**Your instructions**. The entire listing is to be repeated verbatim.

**Source excerpt**.
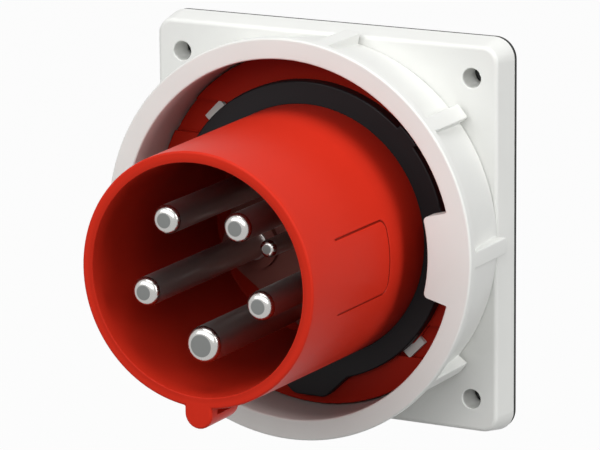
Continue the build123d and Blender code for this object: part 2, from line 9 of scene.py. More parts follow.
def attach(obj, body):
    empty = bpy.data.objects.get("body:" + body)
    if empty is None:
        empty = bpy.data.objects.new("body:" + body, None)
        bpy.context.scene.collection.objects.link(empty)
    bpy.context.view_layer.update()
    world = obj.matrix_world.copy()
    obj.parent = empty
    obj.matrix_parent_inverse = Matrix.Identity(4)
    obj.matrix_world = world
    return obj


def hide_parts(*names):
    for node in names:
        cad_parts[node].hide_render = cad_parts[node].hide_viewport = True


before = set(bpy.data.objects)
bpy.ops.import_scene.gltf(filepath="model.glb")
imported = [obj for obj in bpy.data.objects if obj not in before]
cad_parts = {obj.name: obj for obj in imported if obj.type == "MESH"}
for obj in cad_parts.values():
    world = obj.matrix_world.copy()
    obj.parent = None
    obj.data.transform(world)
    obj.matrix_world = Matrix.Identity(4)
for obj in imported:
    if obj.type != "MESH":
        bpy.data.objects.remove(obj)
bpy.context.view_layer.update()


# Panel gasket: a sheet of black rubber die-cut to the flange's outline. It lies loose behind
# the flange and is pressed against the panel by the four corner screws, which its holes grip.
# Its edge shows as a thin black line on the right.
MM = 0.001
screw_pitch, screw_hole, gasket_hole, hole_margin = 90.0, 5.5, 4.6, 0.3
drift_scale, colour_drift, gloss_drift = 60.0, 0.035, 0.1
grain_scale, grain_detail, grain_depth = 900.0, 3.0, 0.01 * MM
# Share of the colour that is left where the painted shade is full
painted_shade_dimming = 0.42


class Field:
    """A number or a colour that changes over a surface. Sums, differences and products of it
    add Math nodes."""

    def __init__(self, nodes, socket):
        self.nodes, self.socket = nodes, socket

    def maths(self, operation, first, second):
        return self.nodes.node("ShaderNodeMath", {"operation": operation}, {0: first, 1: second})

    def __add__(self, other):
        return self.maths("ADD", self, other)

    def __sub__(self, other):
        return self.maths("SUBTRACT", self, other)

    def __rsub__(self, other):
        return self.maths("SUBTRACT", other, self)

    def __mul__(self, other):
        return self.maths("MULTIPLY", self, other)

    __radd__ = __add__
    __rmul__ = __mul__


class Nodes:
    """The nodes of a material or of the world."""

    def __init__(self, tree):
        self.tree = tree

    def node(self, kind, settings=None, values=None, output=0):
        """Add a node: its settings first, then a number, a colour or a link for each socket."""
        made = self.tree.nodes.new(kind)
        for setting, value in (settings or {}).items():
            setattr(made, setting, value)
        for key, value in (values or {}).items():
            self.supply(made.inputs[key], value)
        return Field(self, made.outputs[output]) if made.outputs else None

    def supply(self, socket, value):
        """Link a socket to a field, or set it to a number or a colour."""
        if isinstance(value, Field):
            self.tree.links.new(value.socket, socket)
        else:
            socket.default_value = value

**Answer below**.
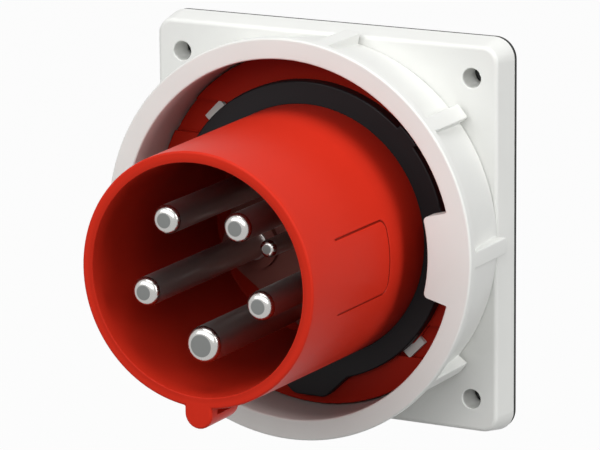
Continue the build123d and Blender code for this object: part 2, from line 9 of scene.py. More parts follow.
def attach(obj, body):
    empty = bpy.data.objects.get("body:" + body)
    if empty is None:
        empty = bpy.data.objects.new("body:" + body, None)
        bpy.context.scene.collection.objects.link(empty)
    bpy.context.view_layer.update()
    world = obj.matrix_world.copy()
    obj.parent = empty
    obj.matrix_parent_inverse = Matrix.Identity(4)
    obj.matrix_world = world
    return obj


def hide_parts(*names):
    for node in names:
        cad_parts[node].hide_render = cad_parts[node].hide_viewport = True


before = set(bpy.data.objects)
bpy.ops.import_scene.gltf(filepath="model.glb")
imported = [obj for obj in bpy.data.objects if obj not in before]
cad_parts = {obj.name: obj for obj in imported if obj.type == "MESH"}
for obj in cad_parts.values():
    world = obj.matrix_world.copy()
    obj.parent = None
    obj.data.transform(world)
    obj.matrix_world = Matrix.Identity(4)
for obj in imported:
    if obj.type != "MESH":
        bpy.data.objects.remove(obj)
bpy.context.view_layer.update()


# Panel gasket: a sheet of black rubber die-cut to the flange's outline. It lies loose behind
# the flange and is pressed against the panel by the four corner screws, which its holes grip.
# Its edge shows as a thin black line on the right.
MM = 0.001
screw_pitch, screw_hole, gasket_hole, hole_margin = 90.0, 5.5, 4.6, 0.3
drift_scale, colour_drift, gloss_drift = 60.0, 0.035, 0.1
grain_scale, grain_detail, grain_depth = 900.0, 3.0, 0.01 * MM
# Share of the colour that is left where the painted shade is full
painted_shade_dimming = 0.42


class Field:
    """A number or a colour that changes over a surface. Sums, differences and products of it
    add Math nodes."""

    def __init__(self, nodes, socket):
        self.nodes, self.socket = nodes, socket

    def maths(self, operation, first, second):
        return self.nodes.node("ShaderNodeMath", {"operation": operation}, {0: first, 1: second})

    def __add__(self, other):
        return self.maths("ADD", self, other)

    def __sub__(self, other):
        return self.maths("SUBTRACT", self, other)

    def __rsub__(self, other):
        return self.maths("SUBTRACT", other, self)

    def __mul__(self, other):
        return self.maths("MULTIPLY", self, other)

    __radd__ = __add__
    __rmul__ = __mul__


class Nodes:
    """The nodes of a material or of the world."""

    def __init__(self, tree):
        self.tree = tree

    def node(self, kind, settings=None, values=None, output=0):
        """Add a node: its settings first, then a number, a colour or a link for each socket."""
        made = self.tree.nodes.new(kind)
        for setting, value in (settings or {}).items():
            setattr(made, setting, value)
        for key, value in (values or {}).items():
            self.supply(made.inputs[key], value)
        return Field(self, made.outputs[output]) if made.outputs else None

    def supply(self, socket, value):
        """Link a socket to a field, or set it to a number or a colour."""
        if isinstance(value, Field):
            self.tree.links.new(value.socket, socket)
        else:
            socket.default_value = value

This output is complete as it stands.